Henry admits to being pleasantly surprised by the good relationship with operations.

When disconnects occur, Henry says, it’s usually for the entirely human reason of not understanding the other person’s concerns.

“People will say, ‘Marketing wants us to make this package and our machinery just can’t do it,’” he says. “Or they’ll come up with eight different bottle sizes, which could probably be grouped into maybe two or three different families.” In other words, it’s more efficient to use the same diameter for two or more different bottle sizes, so that they can be handled without the need to change out parts like timing screws or star wheels.

“If they need a different diameter, they need a different diameter, and operations just has to live with it,” Henry says. “But I think a lot of times it’s due to ignorance.
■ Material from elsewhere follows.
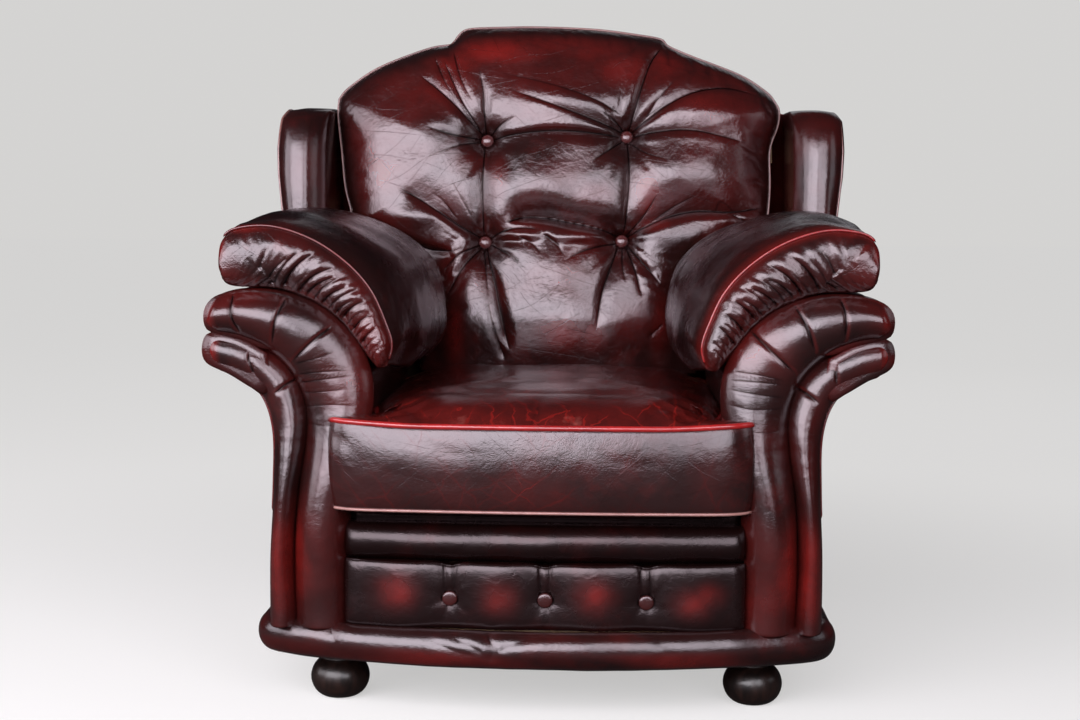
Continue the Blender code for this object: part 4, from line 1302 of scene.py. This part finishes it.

They just don’t know the impact.”

As for graphics, Turner says packaged goods companies are becoming more aware of the importance of packaging appearance, but it’s an uphill struggle. F&BP



METHODOLOGY

This study was conducted last August by Clear Seas Research, the information-gathering arm of BNP Media, parent company of Food & Beverage Packaging. All subscribers with an e-mail address in our files were invited to respond, and 153 did so. Respondents completed surveys online. Tabulations were generated using SPSS, a statistical equipment package.